Saperstein, known for his skill in navigating partisan divides, will face a long-simmering conflict between the State Department and USCIRF. The Commission, which is praised both by religious conservatives and secular organizations for its advocacy for persecuted religious minorities (including nonbelievers) around the world, has also been criticized for being too focused on Christian persecution, for championing a partisan agenda, and frequently working at cross purposes to the State Department. It is often publicly critical of the State Department for, in the Commission’s view, the Department’s failure to act to adequately protect religious freedom.
According to a March 2013 General Accountability Office report, the authorizing legislation “does not prescribe how State and USCIRF should interact and coordinate their efforts.” As a result, “State and USCIRF have at times conveyed inconsistent information to foreign-government officials on U.S. foreign policy, creating tensions that State has had to mitigate.”
In addition, the Commission also has not resolved a religious discrimination lawsuit brought by an applicant, Safiya Ghori-Ahmad, claiming that it rescinded a job offer because she is Muslim—an odd predicament for an entity charged with advocating for religious freedom.
The political scientist Beth Shakman Hurd has called for the elimination of USCIRF. Earlier this year Hurd told me that reducing analysis of some of the world’s most violent hotspots to questions of religion or religious freedom is “counterproductive and dangerous.” In such acts of “violence and discrimination” said Hurd, there is “almost always a complex story behind them.” She advocated instead for attempts “to understand what’s happening more carefully,” instead of, for example, “rushing in to claim that Christian persecution is on the rise.”
Politically speaking, though, proposing the elimination of USCIRF would be a non-starter. No elected official would risk being seen as “against” religious freedom.
Even attempts to reform USCIRF have met with stiff opposition. USCIRF was up for reauthorization this year, and Sen. Dick Durbin, the Illinois Democrat, this summer introduced legislation that would have included “important reforms to the Commission to encourage bipartisanship, enhance coordination with the State Department, and improve Congressional oversight.” Durbin had attempted to reform USCIRF during the last reauthorization, in 2011, and was accused by conservatives of attempting to dismantle it. The anti-Muslim activist Frank Gaffney even went so far as to accuse the Obama administration of “working behind the scenes to do as its Islamist friends have demanded by shutting down the USCIRF.” Gaffney baselessly claimed the administration had enlisted Durbin because he “is not only perfectly placed to do the deed stealthily. He has his own close associations with a number of the Brotherhood’s top fronts and operatives in his home state of Illinois, in Washington and elsewhere across the country.”
The “cromnibus” spending bill that passed this weekend included just a one year reauthorization for USCIRF, after a battle in the Senate over Durbin’s proposed reforms, which had included a proposed three-year reauthorization.

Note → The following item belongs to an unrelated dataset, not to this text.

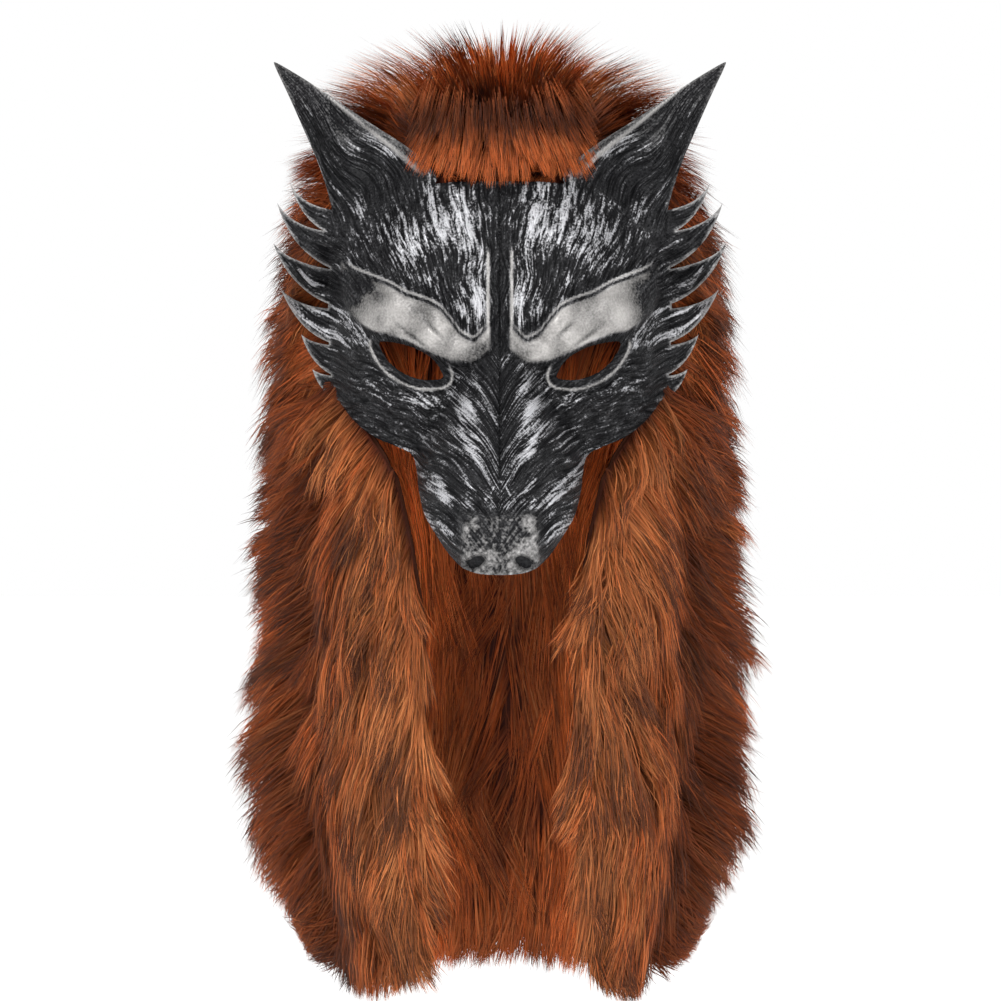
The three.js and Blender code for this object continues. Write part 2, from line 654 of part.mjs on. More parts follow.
/** The pile over the crown: a dome of locks that fan out from the top. */
function crownSolid(space) {
  const { top } = PATCHES.back_fur;
  const ringOf = (place) =>
    Array.from({ length: HOOD_COLUMNS }, (_, j) => place(j < HOOD_COLUMNS / 2 ? j : j - HOOD_COLUMNS, j));
  const edge = top - (CLEARANCE * 1.5) / HOOD_LENGTH;
  const rings = [0.012, 0.03, 0.05, 0.075, edge].map((down, i) =>
    ringOf((column, j) => {
      const lock = LOCK[(i + ((j >> 1) % 2) * 2) % LOCK.length];
      const smooth = down === edge ? 0 : 0.5;
      return pilePoint(column, down, j % 2 ? lerp(lock.size, 1, smooth) : lerp(VALLEY, 1, smooth), 0);
    }),
  );
  rings.push(ringOf((column) => hoodPoint(column, edge).addScaledVector(hoodOut(column, edge), -3)));
  const floor = new THREE.Vector3(0, 0, -edge * HOOD_LENGTH);
  const dome = loft(rings, new THREE.Vector3(0, 0, CROWN_PILE), floor);
  return largest(dome.subtract(hoodCore(CLEARANCE)).subtract(space));
}

/** The pile inside the curtain's back. */
function innerPileSolid() {
  const inside = (size) => (column, down, share, drop) => {
    const deep = HOOD_WALL + CLEARANCE + INNER_PILE * (size ?? share);
    const p = hoodPoint(column, down).addScaledVector(hoodOut(column, down), -deep);
    return p.setZ(p.z - (size === undefined ? drop * LOCK_DROP : 0));
  };
  const whole = slab(pileGrid(INNER_PATCH, inside(undefined)), pileGrid(INNER_PATCH, inside(-0.3)));
  return largest(whole.intersect(hoodCore(-HOOD_WALL - CLEARANCE)).subtract(belowHem(0)));
}

/** A named mesh of a solid with its material. */
function meshOf(name, solid, material) {
  const made = solid.simplify(FACET_TOLERANCE).getMesh();
  const points = new Float32Array(made.numVert * 3);
  for (let i = 0; i < made.numVert; i++) {
    points.set(made.vertProperties.subarray(i * made.numProp, i * made.numProp + 3), i * 3);
  }
  const geometry = new THREE.BufferGeometry();
  geometry.setAttribute("position", new THREE.BufferAttribute(points, 3));
  geometry.setIndex(new THREE.BufferAttribute(new Uint32Array(made.triVerts), 1));
  geometry.computeVertexNormals();
  const mesh = new THREE.Mesh(geometry, material);
  mesh.name = name;
  return mesh;
}

const silver = new THREE.MeshStandardMaterial({ color: 0x6b6b6e, roughness: 0.38, metalness: 0.75 });
const knit = new THREE.MeshStandardMaterial({ color: 0x3d1c10, roughness: 0.95, metalness: 0 });
const fur = new THREE.MeshStandardMaterial({ color: 0x8a3d1a, roughness: 0.8, metalness: 0 });

const space = maskSpace();
const werewolfMask = new THREE.Group();
werewolfMask.add(meshOf("mask_shell", maskSolid(), silver));
werewolfMask.add(meshOf("hood_backing", backingSolid(space), knit));
werewolfMask.add(meshOf("crown_fur", crownSolid(space), fur));
for (const [name, patch] of Object.entries(PATCHES)) {
  werewolfMask.add(meshOf(name, patchSolid(patch, space), fur));
}
werewolfMask.add(meshOf("left_front_fur", panelSolid(-1, space), fur));
werewolfMask.add(meshOf("right_front_fur", panelSolid(1, space), fur));
werewolfMask.add(meshOf("inner_back_fur", innerPileSolid(), fur));

export default werewolfMask;
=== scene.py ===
import math

import bpy
import numpy as np
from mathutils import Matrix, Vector
from mathutils.geometry import delaunay_2d_cdt
from mathutils.kdtree import KDTree


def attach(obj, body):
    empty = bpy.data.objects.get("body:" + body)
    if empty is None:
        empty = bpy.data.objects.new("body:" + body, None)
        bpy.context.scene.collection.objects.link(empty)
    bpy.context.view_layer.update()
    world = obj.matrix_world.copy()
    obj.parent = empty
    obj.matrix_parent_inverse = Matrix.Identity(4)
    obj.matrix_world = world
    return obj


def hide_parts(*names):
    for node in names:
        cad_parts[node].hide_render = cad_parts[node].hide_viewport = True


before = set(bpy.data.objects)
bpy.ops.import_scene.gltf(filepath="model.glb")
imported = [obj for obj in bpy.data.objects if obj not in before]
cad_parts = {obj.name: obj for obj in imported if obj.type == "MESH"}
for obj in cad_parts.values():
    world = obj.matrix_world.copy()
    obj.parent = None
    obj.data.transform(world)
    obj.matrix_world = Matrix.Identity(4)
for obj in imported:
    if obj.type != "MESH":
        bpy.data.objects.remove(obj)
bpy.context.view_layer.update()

MM = 0.001

# The hood's and the mask's sizes, in millimetres, as in the solids.
HOOD_WALL, HOOD_WIDTH, HOOD_LENGTH, HOOD_BACK, HOOD_FRONT = 2, 210, 414, 100, 88
HOOD_SQUARENESS, GAP_WIDTH, FOLD_DEPTH = 2.4, 76, 7
CROWN_PILE, SIDE_PILE, INNER_PILE = 46, 26, 17
FACE_WIDTH, FACE_TOP, FACE_HEIGHT, FACE_DEPTH, FACE_EDGE_DEPTH, SIDE_SLOPE = 182, 26, 194, 106, 20, 0.6
SNOUT_WIDTH, SNOUT_REACH, SNOUT_BLEND = 88, 180, 10
BROW_HEIGHT, BROW_EDGE, BULGE_HEIGHT, BULGE_SIZE = 6, 3.4, 5, 21
CHANNEL_HALF, CHANNEL_DEPTH = 6, 3
NOSE_WIDTH, NOSE_RISE, NOSTRIL_DEPTH = 42, 4, 6
EYE_WIDTH, EYE_HEIGHT, EYE_INNER_X, EYE_TOP = 33, 20, 27.5, 105
EAR_ROOT, EAR_TIP = np.array([58.0, -36.0]), np.array([113.5, 36.0])
EAR_ROOT_HALF, EAR_ROOT_DEPTH, EAR_TIP_DEPTH, EAR_SCOOP = 32, 86, 54, 17
TUFT_REACH, TUFT_WIDTH = 28, 19
SHELL_WALL = 2.4
HALF_FACE, HALF_HOOD, HALF_SNOUT = FACE_WIDTH / 2, HOOD_WIDTH / 2, SNOUT_WIDTH / 2

# Places on the hood are a column, from 0 at the back to 20 and -20 at the front, and a share of the way down.
HOOD_COLUMNS = 40
FRONT_COLUMN = HOOD_COLUMNS / 2
CROWN_EDGE, CROWN_MIDDLE = 0.1, 0.004
MASK_STEP = 0.98
FLOOR_HEIGHT, FLOOR_REACH = -620, 20000
SKIN_SHARE = 0.12
HEM_DROP = 19                # how far the longest strands hang below the hem
FRINGE_HALF = 44             # half the fringe's width
FRINGE_LOW, FRINGE_FRONT = -33, -103
STRANDS = dict(
    back=25000, side=25000, around_face=6000, front=18500, rim=5000, inner=25000, crown=24000, fringe=4600,
)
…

USCIRF has claimed it has a different role than the State Department, justifying its public criticisms. At the Religion Newswriters Association conference in Atlanta in September, USCIRF chair Katrina Lantos Swett told reporters, “if you are looking for the gold standard” for understanding which countries are most in violation of religious freedom around the world, “go to the USCIRF annual report, because we call it like we see it.” (In its reports, USCIRF designates nations as “countries of particular concern,” and condemning the State Department if it fails to critique the same countries it has targeted.)
Swett said she is sometimes “critical of the State Department” but understands that “they have a very big portfolio of concerns,” with religious freedom just one piece of it. USCIRF, she repeated, has “the luxury of having a single mission and a single portfolio. Not to sound too self-serving and too self-congratulatory, but I really think it is the case that USCIRF represents the gold standard if you want to know what’s going on globally in terms of international religious freedom.”
With just a one-year authorization for USCIRF, these conflicts will soon be revisited.